Ich kann nur schreiben all das stimmt mich sehr nachdenklich.
Ob das immer so ist, wer weiß das schon.


----------



## BERND2000 (13. Mai 2013)

*AW: Wachstum und Überlebensrate Glasaal/ Farmaal*

Das bleibt erstaunlich ruhig. |kopfkrat
Das habe ich nicht erwartet.


----------



## Dorschgreifer (14. Mai 2013)

*AW: Wachstum und Überlebensrate Glasaal/ Farmaal*

Ein bisschen blöde, finde ich den Besatz in geschlossenen Gewässern..., andererseits wären sie sonst eventuell abgewandert und die Wiederfangquote geringer.

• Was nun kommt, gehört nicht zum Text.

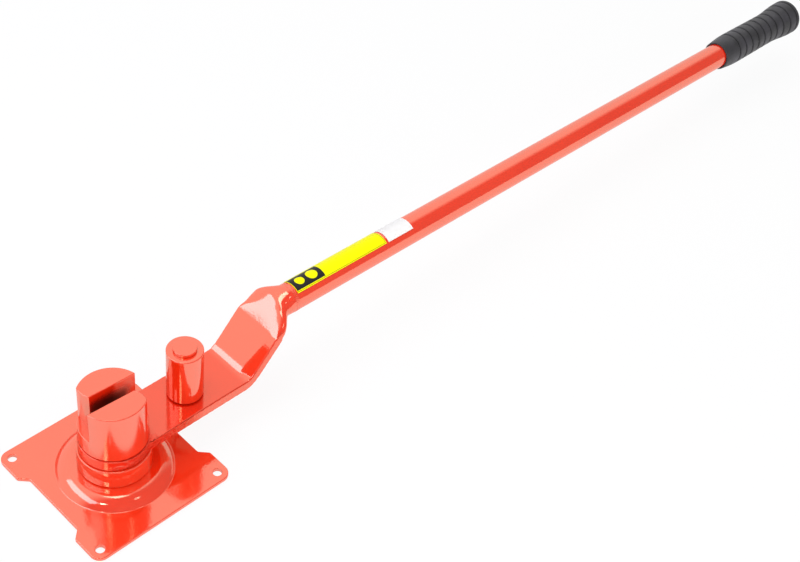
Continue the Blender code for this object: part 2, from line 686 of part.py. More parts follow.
def build():
    red = make_material("red_paint", (0.80, 0.045, 0.012), 0.28, 0.0)
    materials = {name: red.copy() for name in (
        "base_plate", "base_boss", "slotted_head", "crank_arm", "handle_tube", "tube_weld",
        "bending_pin", "pin_roller", "pin_weld", "boss_weld", "shaft_weld", "head_plug_weld")}
    materials["pivot_shaft"] = make_material("bright_steel", (0.56, 0.57, 0.58), 0.3, 1.0)
    materials["arm_bush"] = make_material("bronze", (0.60, 0.42, 0.20), 0.35, 1.0)
    materials["lower_thrust_washer"] = make_material("washer_steel", (0.50, 0.50, 0.51), 0.4, 1.0)
    for name in ("upper_thrust_washer", "roller_washer"):
        materials[name] = materials["lower_thrust_washer"].copy()
    materials["handle_grip"] = make_material("black_rubber", (0.022, 0.022, 0.026), 0.6, 0.0)
    materials["size_label"] = make_material("yellow_label", (0.95, 0.80, 0.01), 0.35, 0.0)
    materials["mark_label"] = make_material("white_label", (0.90, 0.90, 0.89), 0.35, 0.0)
    for name, material in materials.items():
        material.name = name + "_finish"

    arm_pivot = bpy.data.objects.new("arm_pivot", None)
    roller_pivot = bpy.data.objects.new("roller_pivot", None)
    for pivot in (arm_pivot, roller_pivot):
        parts.objects.link(pivot)
    roller_pivot.parent = arm_pivot
    roller_pivot.location.x = PIN_DISTANCE
    bpy.context.view_layer.update()

    fixed = [make_base_plate(), make_base_boss(), make_pivot_shaft(), make_slotted_head(),
             make_head_plug_weld(),
             fillet_weld("boss_weld", spigot_radius, dome_top_z - PLATE_THICKNESS, BOSS_WELD_LEG),
             fillet_weld("shaft_weld", shaft_radius, spigot_bottom_z, SHAFT_WELD_LEG),
             ring("lower_thrust_washer", bore_radius, WASHER_DIAMETER / 2, boss_top_z + CLEARANCE,
                  eye_bottom_z + WASHER_RECESS - CLEARANCE, LARGE_STEPS)]
    for item in fixed:
        dress(item, materials[item.name])

    swinging = [make_crank_arm(), make_handle_tube(), make_tube_weld(), make_handle_grip(),
                ring("arm_bush", bore_radius, bush_radius,
                     eye_bottom_z + WASHER_RECESS + CLEARANCE,
                     eye_top_z - WASHER_RECESS - CLEARANCE, LARGE_STEPS),
                ring("upper_thrust_washer", bore_radius, WASHER_DIAMETER / 2,
                     eye_top_z - WASHER_RECESS + CLEARANCE, head_bottom_z - CLEARANCE,
                     LARGE_STEPS),
                make_label("size_label", tube_bottom + SIZE_LABEL_START, SIZE_LABEL_LENGTH),
                make_label("mark_label",
                           tube_bottom + SIZE_LABEL_START + SIZE_LABEL_LENGTH + LABEL_GAP,
                           MARK_LABEL_LENGTH)]
    for item in swinging:
        dress(item, materials[item.name], arm_pivot)

    pin_pieces = [make_bending_pin(),
                  fillet_weld("pin_weld", pin_radius, arm_bottom_z, PIN_WELD_LEG),
                  ring("roller_washer", pin_radius + CLEARANCE, ROLLER_WASHER_DIAMETER / 2,
                       arm_top_z + CLEARANCE, roller_washer_top_z, SMALL_STEPS)]
    for item in pin_pieces:
        item.location.x = PIN_DISTANCE
        bpy.context.view_layer.update()
        dress(item, materials[item.name], arm_pivot)
    roller = make_pin_roller()
    roller.location.x = PIN_DISTANCE
    bpy.context.view_layer.update()
    dress(roller, materials[roller.name], roller_pivot)


clear_scene()
parts = make_collection("rebar_bender")
cutters = make_collection("cutters")
smoothing = make_smoothing()
build()
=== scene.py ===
"""Rebar bender: the finished surfaces and materials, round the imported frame.

Metres, +Z up. The origin is the centre of the base plate's underside, on the post's axis, and the
lever points along +X. Every piece that shows is a closed surface, worked out as whole arrays of
points. A bore on a turned piece's own axis is part of its profile, and the bolt holes and the arm's
bores are cut with Booleans.
"""
import math

import bmesh
import bpy
import numpy as np
from mathutils import Matrix, Vector


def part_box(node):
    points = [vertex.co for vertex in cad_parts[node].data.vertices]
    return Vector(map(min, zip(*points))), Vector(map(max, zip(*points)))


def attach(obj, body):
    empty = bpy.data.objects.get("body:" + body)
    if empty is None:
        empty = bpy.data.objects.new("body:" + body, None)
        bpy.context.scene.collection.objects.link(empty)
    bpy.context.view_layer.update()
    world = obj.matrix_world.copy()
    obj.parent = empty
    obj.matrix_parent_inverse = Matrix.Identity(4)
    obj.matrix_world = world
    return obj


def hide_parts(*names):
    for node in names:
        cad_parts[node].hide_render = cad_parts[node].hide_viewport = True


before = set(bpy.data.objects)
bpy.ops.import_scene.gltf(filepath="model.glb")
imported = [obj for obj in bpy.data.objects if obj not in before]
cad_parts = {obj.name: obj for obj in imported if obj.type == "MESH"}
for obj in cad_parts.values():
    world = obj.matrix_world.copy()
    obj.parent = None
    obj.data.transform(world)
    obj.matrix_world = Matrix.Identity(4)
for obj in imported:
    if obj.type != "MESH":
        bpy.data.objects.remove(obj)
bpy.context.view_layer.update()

# Sizes that the frame gives: lowest and highest corner of each node
plate_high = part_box("base_plate")[1]
boss_low, boss_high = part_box("base_boss")
head_low, head_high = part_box("slotted_head")
washer_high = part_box("upper_thrust_washer")[1]
bush_low, bush_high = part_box("arm_bush")
shaft_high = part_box("pivot_shaft")[1]
pin_low, pin_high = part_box("bending_pin")
roller_low, roller_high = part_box("pin_roller")

# Sizes of the real tool that the boxes don't show
CLEARANCE = 0.0003
PLATE_THICKNESS = 0.004
PLATE_CORNER_RADIUS = 0.010
PLATE_HOLE_INSET = 0.010
PLATE_HOLE_RADIUS = 0.0042
EAR_LENGTH = 0.032
EDGE_RECESS = 0.008
RECESS_ROUND = EDGE_RECESS / 3
# Radii on the dome's top face from its crown out to its foot, and the sheet's tilt at each
DOME_RADII = (0.0395, 0.0435, 0.0468, 0.0498, 0.0516, 0.0530, 0.0542)
DOME_TILTS = tuple(math.radians(tilt) for tilt in (0, 22, 30, 41, 50, 50, 0))
SPIGOT_RADIUS = 0.026
BORE_RADIUS = 0.0183
SLOT_HALF_WIDTH = 0.0077
SLOT_DEPTH = 0.036
SLOT_TURN = math.radians(-3)
NOSE_REACH = 0.021            # from the post's axis to the cut-back end of each half
NOSE_RADIUS = 0.0185
NOSE_OFFSET = 0.0186
OPEN_EDGE_FADE = math.radians(3)     # along which the foot's upper edge loses its rounding
PLUG_HOLE_RADIUS = 0.006
PLUG_DISH = 0.0004
PLUG_RIPPLE = 0.00012
PLUG_RIPPLE_TURN = 16         # radians of the ripples' wave, from the pool's middle to its edge
BEAD_PITCH = 0.0022           # from ripple to ripple in the ring welds
BEAD_BULGE_SHARE = 0.16       # of a leg, by which the bead's face swells
BEAD_RIPPLE_SHARE = 0.10      # of a leg, by which a ripple shrinks it
ARM_WIDTH = 0.055
ARM_THICKNESS = 0.011
EYE_RADIUS = 0.032
WASHER_RECESS = 0.0016
CRANK_START = 0.1368
CRANK_RISE = 0.0412
CRANK_ANGLE = math.radians(48.5)
LOWER_BEND_RADIUS = 0.021
CREASE_SHARE = 0.35           # of the lower bend's length, in which it takes most of its turn
CREASE_ANGLE = math.radians(33)
UPPER_BEND_RADIUS = 0.0155
NECK_TAPER = 0.018
NECK_NEAR_DELAY = 0.001
NECK_FAR_DELAY = 0.0117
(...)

Interessant finde ich, das Farmaale teilweise überhaupt keinen Zuwachs haben und zum gleichen Zeitpunkt besetzte Glasaale die vorgestreckten Farmaale im Wachstum überholen. Vielleicht klappt bei den Farmaalen ja die Umstellung auf natürliche Nahrung nicht so gut, wegen der Gewöhnung an Trockenfutter in der Aufzucht.... 

Die Frage ist, wie wären die Ergebnisse in normalen Fließgewässern, wo sie natürlich aufsteigen und dann auch ihre natürliche Nahrung haben. In Seen kann die Nahrung ja eine völlig andere sein, die nicht in ihr natürliches Nahrungsspektrum im Jungstadium passen...​


----------



## Ossipeter (14. Mai 2013)

*AW: Wachstum und Überlebensrate Glasaal/ Farmaal*

Ich würde eher darauf tippen, dass bei Farmaalen die Weibchen aussortiert werden, weil sie schneller wachsen und größer werden. Heisst, dass die zum Verkauf als Besatz angebotenen Aale in der Regel Männchen sind und deshalb die Wachstumsrate geringer ist. Die Weibchen werden in der Zucht dann zu Speiseaalen gezogen.


----------



## BERND2000 (14. Mai 2013)

*AW: Wachstum und Überlebensrate Glasaal/ Farmaal*

Hätte man es nicht in Seen gemacht, wäre es ungleich schwerer gewesen.
Man hätte keine Vorstellung vom Gesamtbestand und alle die nichts zu futtern finden wären wohl weiter gezogen.
Wie auch immer, die Glasaale kamen zurecht.
Auch so ein See ist eben ein natürlicher Lebensraum, wenn ein Abfluss besteht.
Ich kann mir nicht vorstellen das es in einem Fluss anders oder gar besser ist. Da sind noch mehr Fressfeinde und Konkurrenten, ich denke da wird es für Farmaale noch schwerer Nischen zum Überleben zu finden.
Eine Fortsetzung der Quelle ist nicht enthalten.